How does US real estate compare to Australia?
A studio in Sydney or an apartment block in the US? These are the kinds of US real estate opportunities that are available right now. As part of an investor club I get posted some amazing opportunities to invest in US property. A recent example was a 17 unit block on one title for US $300k! Not only was it extremely positively geared, there was the ability to strata title, or do a condo conversion as they call it over there, where significant profits could be made selling the units off individually.

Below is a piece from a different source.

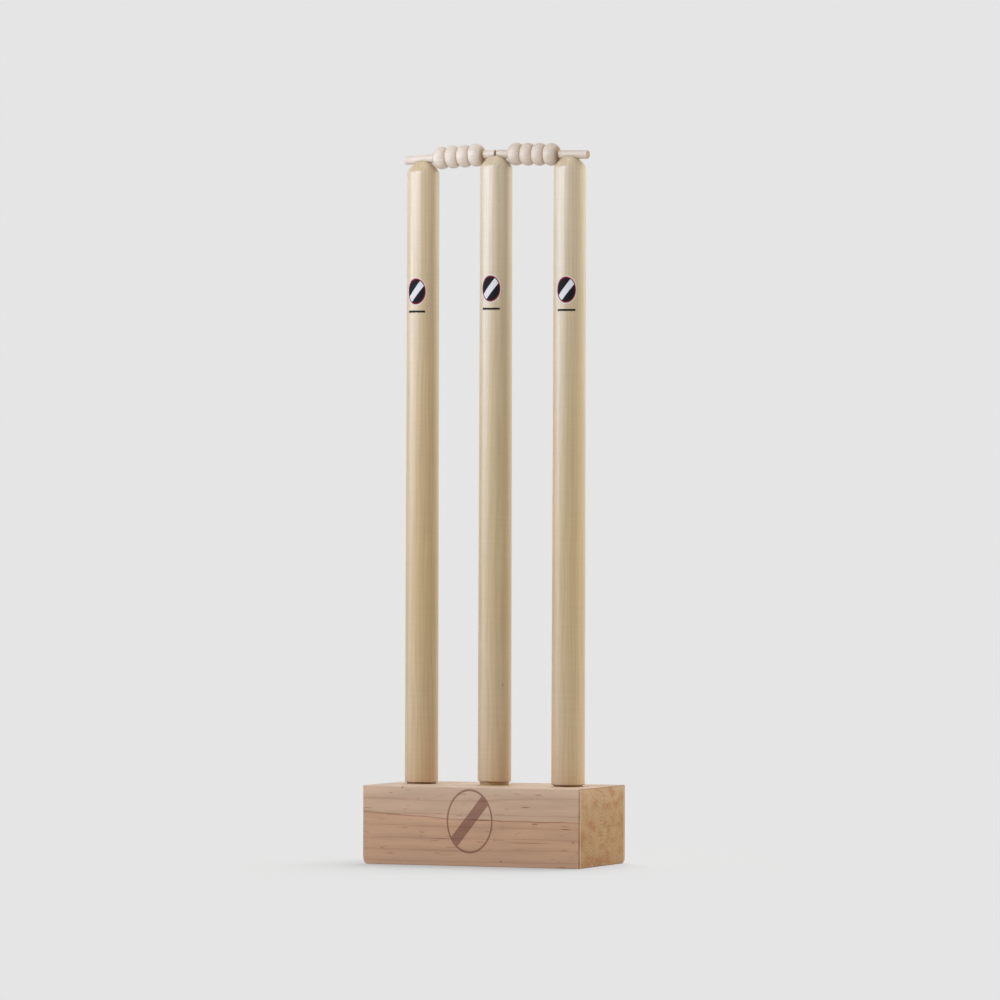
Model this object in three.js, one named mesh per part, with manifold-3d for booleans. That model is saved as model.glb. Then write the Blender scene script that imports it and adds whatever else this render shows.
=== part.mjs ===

This kind of money might get you a studio in one of the eastern capitals, or a 2 bedroom unit a bit further out of Australia’s major cities. And these properties are more than likely to be negatively geared meaning you’re dipping into your pocket for some time, hoping you’re gaining some capital growth. My dad often says ‘if it sounds too good to be true, it usually is’. And my experience of getting sucked into telemarketing deals or property development courses has made this cliche ring true. However, the US real estate market is a unique exemption, predominantly for 1 main reason – the GFC. Mass exodus from the mortgage market as a result of the sub-prime crisis along with historically low US property prices are creating the ideal climate for investing in US real estate – increasing rental demands and massively reduced property prices. This is something that we can’t get our head around in Australia. The US real estate market really is ‘too good to be true’ but as with any investment there are risks, some higher than others. Due diligence must be carried out and expert advice must be sought to ensure you capitalise on this amazing market.